Audit Bureau releases annual report, points to financial discrepancies

Amman
A general view of Amman on October 1, 2016. The Audit Bureau’s report on the 2020 budget revealed a number of discrepancies in many public-sector bodies. (Photo: Shutterstock)
AMMAN — The Audit Bureau posted its annual report for 2020 on its website Wednesday. Copies of the report were handed by the bureau’s president, Assem Haddad, to Senate President Faisal Al-Fayez and Speaker of the Lower House Abdel Karim Al-Doghmi on Tuesday. The Audit Bureau’s annual report is the most comprehensive and in-depth examination of public sector financial activities making sure they comply with the law.اضافة اعلان

The 2020 report revealed a number of discrepancies in many public-sector bodies. These included the following:

First, the Audit Bureau criticized the mechanism for estimating revenues and grants within the last year’s 2020 budget. The report considered that there was an overestimation of revenues in last year’s budget where they were estimated at JD8.5 billion dinars, while the actual revenues amounted to JD7 billion. It added that last year, revenues decreased by 18 percent, a total of JD1.5 billion.

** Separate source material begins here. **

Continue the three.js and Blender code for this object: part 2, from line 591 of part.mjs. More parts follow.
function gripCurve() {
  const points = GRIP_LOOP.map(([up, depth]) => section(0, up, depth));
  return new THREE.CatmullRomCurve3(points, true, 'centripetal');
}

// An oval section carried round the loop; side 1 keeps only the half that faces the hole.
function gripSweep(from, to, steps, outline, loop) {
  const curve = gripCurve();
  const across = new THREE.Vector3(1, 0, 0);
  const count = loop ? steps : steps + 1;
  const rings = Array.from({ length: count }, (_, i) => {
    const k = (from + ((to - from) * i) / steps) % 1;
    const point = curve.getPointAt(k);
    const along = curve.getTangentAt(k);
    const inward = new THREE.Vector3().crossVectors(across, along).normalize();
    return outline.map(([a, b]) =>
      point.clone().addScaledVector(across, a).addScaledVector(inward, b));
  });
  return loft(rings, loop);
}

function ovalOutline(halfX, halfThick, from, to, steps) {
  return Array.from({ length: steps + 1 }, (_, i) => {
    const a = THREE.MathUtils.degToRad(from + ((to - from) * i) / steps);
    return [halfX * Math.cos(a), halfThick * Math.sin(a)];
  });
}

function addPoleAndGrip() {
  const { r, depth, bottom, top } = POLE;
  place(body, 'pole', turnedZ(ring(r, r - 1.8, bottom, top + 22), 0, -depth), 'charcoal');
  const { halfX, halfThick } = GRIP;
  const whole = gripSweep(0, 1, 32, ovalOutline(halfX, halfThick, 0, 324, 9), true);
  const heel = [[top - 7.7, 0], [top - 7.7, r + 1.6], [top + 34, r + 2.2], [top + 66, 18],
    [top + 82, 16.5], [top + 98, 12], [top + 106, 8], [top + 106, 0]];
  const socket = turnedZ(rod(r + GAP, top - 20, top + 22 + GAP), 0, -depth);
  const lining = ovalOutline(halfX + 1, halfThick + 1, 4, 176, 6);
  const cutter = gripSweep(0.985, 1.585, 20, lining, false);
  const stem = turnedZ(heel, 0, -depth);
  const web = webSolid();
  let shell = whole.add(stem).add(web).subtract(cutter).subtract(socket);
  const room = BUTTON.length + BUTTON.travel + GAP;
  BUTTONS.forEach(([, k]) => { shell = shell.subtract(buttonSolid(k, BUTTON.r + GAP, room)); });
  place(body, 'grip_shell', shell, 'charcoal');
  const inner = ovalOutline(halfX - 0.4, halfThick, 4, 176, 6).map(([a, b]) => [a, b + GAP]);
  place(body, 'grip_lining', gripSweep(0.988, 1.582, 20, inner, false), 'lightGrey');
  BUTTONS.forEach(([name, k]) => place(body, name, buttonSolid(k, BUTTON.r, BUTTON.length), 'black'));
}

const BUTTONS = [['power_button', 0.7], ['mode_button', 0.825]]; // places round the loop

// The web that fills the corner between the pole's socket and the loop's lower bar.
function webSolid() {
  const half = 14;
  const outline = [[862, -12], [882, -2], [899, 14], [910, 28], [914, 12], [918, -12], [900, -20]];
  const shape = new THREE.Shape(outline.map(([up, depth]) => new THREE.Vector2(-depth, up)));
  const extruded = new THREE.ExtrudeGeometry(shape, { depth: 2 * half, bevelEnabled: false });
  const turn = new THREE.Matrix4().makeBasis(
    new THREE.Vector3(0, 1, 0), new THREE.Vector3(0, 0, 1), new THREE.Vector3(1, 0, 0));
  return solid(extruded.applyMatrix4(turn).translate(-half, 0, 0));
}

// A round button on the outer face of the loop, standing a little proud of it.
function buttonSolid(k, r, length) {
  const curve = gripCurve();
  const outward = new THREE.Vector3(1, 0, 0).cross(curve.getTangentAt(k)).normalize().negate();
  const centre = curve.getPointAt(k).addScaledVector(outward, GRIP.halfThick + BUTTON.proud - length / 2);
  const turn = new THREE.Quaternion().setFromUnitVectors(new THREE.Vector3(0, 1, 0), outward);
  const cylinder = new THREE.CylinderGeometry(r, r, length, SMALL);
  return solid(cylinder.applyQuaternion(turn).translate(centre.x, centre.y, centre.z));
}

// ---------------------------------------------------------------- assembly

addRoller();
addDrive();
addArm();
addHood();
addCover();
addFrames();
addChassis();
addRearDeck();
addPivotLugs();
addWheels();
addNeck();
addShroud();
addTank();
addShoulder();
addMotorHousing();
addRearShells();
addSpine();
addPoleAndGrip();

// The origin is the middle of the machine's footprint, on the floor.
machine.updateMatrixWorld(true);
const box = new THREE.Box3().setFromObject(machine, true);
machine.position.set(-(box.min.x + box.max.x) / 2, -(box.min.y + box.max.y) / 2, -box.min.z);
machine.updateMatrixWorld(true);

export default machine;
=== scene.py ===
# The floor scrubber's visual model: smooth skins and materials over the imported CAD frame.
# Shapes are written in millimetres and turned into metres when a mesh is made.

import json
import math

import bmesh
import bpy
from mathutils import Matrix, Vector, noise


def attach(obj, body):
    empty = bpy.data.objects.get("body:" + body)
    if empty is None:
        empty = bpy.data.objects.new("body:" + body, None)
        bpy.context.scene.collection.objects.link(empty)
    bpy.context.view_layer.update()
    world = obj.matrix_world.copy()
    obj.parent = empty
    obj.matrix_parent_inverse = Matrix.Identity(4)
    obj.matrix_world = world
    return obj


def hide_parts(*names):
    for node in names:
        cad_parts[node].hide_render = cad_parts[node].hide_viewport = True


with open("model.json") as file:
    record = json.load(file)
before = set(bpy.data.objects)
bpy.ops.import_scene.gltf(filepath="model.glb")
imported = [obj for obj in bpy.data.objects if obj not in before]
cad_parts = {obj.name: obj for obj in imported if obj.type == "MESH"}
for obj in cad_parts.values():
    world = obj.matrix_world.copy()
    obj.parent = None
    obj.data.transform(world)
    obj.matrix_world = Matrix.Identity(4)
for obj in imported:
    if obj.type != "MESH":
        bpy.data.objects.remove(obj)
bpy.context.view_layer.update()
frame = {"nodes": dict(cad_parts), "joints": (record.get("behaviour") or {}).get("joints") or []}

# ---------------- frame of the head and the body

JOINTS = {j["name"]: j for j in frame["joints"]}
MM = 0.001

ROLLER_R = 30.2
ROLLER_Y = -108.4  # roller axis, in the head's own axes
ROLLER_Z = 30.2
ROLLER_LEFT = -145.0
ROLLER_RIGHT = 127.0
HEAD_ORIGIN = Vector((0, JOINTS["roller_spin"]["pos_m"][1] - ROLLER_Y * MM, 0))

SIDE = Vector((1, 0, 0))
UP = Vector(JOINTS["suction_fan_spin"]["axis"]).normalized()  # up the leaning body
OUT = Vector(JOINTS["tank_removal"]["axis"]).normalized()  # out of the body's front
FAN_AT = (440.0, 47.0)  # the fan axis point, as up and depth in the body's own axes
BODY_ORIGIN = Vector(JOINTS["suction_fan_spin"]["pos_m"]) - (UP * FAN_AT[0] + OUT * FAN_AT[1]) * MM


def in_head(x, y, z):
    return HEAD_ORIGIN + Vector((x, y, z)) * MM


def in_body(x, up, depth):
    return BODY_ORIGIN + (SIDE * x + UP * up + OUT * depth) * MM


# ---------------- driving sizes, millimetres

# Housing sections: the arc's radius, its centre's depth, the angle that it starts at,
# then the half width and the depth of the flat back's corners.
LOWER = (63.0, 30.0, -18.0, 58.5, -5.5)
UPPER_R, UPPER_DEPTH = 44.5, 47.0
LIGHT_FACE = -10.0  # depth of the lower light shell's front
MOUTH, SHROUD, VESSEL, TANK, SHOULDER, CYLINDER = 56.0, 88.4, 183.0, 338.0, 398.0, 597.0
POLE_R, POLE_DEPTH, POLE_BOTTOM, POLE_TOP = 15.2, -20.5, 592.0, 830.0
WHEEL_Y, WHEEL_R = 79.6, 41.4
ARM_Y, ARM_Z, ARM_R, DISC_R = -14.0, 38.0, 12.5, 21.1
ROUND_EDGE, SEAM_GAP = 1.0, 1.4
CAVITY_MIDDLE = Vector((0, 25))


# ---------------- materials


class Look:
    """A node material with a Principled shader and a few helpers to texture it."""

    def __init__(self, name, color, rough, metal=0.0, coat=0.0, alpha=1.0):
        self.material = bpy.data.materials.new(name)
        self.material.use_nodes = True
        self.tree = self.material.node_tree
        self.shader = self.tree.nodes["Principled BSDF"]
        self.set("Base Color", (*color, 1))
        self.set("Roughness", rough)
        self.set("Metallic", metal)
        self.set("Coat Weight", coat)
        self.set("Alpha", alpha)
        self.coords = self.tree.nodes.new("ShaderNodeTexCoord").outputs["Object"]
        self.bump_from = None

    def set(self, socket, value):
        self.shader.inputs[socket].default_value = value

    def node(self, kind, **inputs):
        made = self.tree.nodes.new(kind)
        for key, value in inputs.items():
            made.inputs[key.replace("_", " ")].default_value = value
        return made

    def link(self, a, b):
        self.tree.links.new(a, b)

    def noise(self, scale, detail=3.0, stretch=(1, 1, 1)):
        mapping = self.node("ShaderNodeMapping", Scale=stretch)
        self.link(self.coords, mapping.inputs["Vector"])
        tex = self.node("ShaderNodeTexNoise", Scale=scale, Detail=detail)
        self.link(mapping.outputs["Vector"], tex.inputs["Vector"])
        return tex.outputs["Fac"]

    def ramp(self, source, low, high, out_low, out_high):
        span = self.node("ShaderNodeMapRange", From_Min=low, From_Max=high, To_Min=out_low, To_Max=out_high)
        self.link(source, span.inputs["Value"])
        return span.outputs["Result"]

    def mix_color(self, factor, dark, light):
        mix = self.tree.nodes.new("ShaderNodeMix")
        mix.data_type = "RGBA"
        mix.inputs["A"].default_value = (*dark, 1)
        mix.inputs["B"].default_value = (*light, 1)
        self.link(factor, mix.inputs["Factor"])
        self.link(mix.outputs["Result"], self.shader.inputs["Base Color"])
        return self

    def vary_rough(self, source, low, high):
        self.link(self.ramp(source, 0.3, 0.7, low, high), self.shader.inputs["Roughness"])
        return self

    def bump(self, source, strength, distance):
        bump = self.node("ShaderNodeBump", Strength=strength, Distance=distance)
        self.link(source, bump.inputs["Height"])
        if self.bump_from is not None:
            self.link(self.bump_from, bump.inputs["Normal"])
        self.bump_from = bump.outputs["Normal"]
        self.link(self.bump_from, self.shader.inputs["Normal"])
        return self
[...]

Second, the Greater Amman Municipality (GAM) has given financial incentives and remunerations exceeding legal limits by almost 300 percent and without the Cabinet’s approval, which makes the GAM legally and financially liable, according to the report. It found that the GAM has expanded the way it awarded incentives and remunerations by introducing more than 100 new descriptions and without legal justifications. One of the new description was “a reward in lieu of a reward”, the bureau said.

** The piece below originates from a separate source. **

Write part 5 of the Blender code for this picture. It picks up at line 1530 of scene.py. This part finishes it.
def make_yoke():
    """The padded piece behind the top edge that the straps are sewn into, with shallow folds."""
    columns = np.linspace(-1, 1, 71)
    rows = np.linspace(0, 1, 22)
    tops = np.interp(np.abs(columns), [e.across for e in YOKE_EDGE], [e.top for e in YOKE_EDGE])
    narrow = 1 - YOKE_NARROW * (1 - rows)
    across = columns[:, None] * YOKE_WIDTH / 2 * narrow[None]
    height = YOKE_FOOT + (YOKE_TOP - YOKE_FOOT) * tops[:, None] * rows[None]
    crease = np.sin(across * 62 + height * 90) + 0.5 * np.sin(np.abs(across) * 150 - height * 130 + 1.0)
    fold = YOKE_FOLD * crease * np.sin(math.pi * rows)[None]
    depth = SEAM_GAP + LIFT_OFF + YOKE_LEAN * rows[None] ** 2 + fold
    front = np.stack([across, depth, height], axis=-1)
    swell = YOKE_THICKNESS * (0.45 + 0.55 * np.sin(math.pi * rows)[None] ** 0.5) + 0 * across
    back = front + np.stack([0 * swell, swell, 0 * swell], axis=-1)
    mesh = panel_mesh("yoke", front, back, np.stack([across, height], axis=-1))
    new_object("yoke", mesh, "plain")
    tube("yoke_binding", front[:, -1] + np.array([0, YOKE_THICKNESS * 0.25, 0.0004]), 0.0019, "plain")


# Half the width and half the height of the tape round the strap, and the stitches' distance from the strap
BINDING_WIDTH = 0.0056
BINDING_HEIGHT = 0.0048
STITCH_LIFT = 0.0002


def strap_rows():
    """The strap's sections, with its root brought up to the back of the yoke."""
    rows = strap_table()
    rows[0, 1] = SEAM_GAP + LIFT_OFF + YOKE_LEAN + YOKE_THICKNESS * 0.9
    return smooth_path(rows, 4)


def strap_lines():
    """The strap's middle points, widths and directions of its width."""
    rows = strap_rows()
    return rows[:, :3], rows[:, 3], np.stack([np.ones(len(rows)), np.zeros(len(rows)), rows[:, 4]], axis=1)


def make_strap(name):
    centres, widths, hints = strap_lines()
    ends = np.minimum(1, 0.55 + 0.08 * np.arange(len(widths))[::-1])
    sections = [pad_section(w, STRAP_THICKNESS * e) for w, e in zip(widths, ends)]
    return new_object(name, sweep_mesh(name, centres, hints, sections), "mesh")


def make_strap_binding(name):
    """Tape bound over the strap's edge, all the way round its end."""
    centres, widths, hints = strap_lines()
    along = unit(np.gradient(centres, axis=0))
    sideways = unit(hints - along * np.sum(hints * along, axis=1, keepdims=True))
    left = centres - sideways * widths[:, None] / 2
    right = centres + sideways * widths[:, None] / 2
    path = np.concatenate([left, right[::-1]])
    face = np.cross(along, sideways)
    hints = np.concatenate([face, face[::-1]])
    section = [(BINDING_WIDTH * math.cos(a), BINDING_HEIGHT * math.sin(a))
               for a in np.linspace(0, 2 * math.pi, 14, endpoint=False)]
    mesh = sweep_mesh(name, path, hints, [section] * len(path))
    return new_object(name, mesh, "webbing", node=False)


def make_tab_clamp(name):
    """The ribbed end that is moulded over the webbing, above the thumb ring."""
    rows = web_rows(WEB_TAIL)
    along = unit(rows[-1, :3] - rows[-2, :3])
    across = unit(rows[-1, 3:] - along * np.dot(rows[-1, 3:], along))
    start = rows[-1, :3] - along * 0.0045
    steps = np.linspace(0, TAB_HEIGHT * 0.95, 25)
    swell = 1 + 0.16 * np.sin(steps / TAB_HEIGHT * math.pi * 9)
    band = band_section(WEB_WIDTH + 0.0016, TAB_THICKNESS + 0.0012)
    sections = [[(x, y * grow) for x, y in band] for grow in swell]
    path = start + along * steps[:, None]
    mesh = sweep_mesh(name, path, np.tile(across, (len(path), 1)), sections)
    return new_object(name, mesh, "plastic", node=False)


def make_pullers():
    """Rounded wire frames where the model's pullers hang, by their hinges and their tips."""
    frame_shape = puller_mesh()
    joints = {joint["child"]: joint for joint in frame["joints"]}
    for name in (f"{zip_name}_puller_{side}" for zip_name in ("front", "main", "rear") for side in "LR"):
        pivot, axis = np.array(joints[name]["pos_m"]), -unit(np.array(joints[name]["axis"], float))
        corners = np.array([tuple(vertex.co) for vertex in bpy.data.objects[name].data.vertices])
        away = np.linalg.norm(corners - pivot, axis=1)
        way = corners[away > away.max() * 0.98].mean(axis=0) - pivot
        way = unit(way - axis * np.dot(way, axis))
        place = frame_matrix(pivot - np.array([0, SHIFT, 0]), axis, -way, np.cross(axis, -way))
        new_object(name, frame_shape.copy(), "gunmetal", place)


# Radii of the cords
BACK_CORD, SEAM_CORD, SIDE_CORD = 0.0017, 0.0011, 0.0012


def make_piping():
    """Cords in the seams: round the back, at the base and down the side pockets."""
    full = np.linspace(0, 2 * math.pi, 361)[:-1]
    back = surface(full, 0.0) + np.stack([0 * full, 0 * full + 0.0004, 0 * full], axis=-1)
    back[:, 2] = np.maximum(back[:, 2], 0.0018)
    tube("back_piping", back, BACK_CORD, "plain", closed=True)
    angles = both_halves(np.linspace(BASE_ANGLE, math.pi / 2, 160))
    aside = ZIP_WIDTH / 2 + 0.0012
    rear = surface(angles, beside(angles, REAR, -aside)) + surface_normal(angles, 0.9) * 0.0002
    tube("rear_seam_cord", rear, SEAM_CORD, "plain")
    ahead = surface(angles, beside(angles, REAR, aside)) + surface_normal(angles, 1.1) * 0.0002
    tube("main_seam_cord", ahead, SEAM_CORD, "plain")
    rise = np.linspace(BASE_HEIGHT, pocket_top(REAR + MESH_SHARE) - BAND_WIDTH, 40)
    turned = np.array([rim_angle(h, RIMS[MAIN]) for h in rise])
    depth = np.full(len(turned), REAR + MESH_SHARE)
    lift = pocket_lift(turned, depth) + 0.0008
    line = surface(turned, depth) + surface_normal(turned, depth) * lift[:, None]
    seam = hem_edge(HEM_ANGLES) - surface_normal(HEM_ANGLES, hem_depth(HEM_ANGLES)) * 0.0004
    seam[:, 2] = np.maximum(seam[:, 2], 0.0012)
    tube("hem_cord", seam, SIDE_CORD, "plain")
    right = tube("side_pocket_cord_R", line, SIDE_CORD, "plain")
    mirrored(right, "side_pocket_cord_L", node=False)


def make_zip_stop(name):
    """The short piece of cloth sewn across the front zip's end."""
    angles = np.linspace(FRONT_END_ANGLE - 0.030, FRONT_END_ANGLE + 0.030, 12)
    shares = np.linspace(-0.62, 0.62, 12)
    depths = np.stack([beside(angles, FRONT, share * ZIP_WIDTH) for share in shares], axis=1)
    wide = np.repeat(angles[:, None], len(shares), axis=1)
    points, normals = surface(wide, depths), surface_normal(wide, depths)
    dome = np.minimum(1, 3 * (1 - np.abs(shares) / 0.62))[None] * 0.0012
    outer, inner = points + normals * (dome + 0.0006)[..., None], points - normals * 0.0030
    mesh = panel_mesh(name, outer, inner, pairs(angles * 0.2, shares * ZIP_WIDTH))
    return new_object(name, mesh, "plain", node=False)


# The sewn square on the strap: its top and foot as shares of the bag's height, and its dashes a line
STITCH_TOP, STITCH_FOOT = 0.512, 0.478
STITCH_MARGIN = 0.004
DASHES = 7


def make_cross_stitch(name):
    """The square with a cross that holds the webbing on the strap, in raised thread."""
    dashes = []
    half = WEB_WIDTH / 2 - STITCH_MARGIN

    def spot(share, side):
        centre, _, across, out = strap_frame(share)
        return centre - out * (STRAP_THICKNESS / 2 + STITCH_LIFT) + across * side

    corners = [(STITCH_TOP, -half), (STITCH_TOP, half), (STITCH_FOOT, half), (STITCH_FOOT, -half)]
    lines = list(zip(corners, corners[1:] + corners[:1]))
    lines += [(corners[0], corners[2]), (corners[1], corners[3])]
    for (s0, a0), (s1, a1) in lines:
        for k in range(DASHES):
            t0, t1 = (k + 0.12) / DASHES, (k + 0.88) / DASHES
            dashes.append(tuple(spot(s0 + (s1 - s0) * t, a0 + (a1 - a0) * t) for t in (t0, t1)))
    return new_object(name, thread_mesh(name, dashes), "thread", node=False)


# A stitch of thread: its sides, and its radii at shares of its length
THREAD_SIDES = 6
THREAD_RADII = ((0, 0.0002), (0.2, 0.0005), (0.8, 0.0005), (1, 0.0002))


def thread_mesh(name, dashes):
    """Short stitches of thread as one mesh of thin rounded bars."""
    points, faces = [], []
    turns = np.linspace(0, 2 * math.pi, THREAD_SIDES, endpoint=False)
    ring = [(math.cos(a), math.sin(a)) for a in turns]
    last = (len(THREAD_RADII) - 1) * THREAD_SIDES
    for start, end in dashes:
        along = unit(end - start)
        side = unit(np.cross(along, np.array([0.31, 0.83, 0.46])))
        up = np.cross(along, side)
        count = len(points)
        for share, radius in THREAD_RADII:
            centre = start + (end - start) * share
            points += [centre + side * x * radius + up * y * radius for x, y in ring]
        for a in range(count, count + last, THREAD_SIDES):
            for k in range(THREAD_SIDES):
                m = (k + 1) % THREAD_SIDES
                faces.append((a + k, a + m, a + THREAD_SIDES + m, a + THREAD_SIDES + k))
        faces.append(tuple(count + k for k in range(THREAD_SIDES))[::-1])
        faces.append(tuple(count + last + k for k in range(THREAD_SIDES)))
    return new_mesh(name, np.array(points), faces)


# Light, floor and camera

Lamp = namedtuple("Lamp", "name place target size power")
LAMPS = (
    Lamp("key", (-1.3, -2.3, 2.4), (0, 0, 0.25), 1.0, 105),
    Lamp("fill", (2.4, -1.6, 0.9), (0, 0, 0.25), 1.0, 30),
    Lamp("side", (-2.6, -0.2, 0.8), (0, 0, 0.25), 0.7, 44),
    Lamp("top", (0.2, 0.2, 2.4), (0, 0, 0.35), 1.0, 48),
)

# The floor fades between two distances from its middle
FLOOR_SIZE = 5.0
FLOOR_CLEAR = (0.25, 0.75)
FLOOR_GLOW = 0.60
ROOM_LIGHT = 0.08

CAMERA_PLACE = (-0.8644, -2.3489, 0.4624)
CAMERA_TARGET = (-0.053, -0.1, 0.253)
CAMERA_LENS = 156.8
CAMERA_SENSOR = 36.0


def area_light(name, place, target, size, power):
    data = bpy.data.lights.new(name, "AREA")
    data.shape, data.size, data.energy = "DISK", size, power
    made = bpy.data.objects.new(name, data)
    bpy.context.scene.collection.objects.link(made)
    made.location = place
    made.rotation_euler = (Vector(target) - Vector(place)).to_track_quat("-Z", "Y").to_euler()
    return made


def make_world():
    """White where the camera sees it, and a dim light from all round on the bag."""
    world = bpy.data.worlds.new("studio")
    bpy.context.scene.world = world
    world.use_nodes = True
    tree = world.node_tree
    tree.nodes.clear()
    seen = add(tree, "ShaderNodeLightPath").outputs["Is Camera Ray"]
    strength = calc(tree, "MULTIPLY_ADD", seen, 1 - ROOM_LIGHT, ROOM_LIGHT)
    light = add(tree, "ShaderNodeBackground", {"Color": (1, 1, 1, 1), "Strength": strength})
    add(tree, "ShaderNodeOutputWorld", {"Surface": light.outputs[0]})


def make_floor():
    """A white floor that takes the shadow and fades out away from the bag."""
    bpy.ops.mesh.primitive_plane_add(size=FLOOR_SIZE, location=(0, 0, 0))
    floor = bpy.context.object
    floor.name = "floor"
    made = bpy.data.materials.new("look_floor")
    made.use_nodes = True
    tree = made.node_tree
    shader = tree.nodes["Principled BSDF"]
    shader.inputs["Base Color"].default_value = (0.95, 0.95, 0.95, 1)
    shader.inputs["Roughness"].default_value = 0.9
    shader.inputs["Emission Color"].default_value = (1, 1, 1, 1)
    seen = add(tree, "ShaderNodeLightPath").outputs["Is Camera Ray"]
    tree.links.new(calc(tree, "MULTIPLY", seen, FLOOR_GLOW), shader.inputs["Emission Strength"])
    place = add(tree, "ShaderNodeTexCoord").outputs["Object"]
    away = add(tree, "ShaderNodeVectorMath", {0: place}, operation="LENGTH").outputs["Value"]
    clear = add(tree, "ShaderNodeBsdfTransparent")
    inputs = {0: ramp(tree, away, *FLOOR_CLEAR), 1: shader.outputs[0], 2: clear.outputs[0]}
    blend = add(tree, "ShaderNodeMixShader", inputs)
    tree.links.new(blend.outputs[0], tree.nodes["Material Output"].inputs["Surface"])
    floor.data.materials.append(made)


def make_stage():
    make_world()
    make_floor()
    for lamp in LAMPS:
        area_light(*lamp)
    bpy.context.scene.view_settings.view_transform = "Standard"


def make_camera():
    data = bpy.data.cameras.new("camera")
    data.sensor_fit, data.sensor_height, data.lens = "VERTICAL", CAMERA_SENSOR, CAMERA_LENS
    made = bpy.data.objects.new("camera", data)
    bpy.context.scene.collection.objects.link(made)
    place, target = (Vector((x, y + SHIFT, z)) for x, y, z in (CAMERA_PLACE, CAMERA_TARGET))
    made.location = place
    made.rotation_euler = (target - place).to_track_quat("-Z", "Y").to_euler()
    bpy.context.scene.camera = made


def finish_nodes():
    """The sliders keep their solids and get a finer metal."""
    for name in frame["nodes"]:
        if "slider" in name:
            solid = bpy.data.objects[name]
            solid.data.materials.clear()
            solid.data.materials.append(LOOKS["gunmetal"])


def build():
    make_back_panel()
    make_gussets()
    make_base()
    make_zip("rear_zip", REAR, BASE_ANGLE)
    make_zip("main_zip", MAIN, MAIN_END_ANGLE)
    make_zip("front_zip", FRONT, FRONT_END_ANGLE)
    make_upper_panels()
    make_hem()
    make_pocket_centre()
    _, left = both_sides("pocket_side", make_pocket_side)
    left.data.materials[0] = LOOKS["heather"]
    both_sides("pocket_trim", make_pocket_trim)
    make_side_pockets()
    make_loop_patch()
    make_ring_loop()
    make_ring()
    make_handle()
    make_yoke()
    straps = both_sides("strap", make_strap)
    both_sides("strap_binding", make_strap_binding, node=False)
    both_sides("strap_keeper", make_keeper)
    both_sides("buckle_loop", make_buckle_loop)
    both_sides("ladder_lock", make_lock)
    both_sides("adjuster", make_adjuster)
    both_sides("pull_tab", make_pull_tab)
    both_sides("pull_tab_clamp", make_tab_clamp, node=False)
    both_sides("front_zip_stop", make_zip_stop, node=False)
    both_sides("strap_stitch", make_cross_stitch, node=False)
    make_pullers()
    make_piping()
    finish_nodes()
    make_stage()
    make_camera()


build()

Third, the Audit Bureau report said that 75 tonnes of coffee beans from Ethiopia that were allowed to enter the Kingdom were found to be unfit for human consumption by inspectors from the Ministry of Agriculture, and the Food and Drug Administration (FDA). According to the report, there was a discrepancy between the results of the laboratory tests on a sample taken at the Customs Department and those of a second test run after the coffee had cleared customs. The coffee was cleared by the FDA to be moved to the bonded warehouse, against the directives of the Customs Department director-general. Goods cannot be moved in or out of the bonded warehouse without the permission of the Customs Department.

Fourth, the bureau also found that one general-director of a public company had received JD23,000 for gasoline for his two four-by-four vehicles in 2018 and 2019.

Fifth, the bureau’s report revealed that the Aqaba Development Corporation had handed out financial donations to a number of outside parties worth JD369,000 without the consent of the Cabinet. The report added that the corporation had spent remunerations to members of the board of directors worth JD45,000 for five sessions in 2019 and JD315,000 for three sessions in 2020 in addition to spending JD33,000 during 2019 and JD35,000 during 2020 as remuneration to members of the board of directors for 2018 profits. Also the report revealed that the corporation had awarded JD28.000 for the years 2019 and 2020 as annual bonuses to employees not working for the corporation and without a legal basis.

Finally, the report also showed that the Financial Market Authority paid a financial reward to two employees of the authority, with a value exceeding JD14,000.

As every year, the Lower House is expected to hold a session to debate the findings of the report and demand that cases where corruption is suspected be investigated by the Integrity and Anti-Corruption Commission.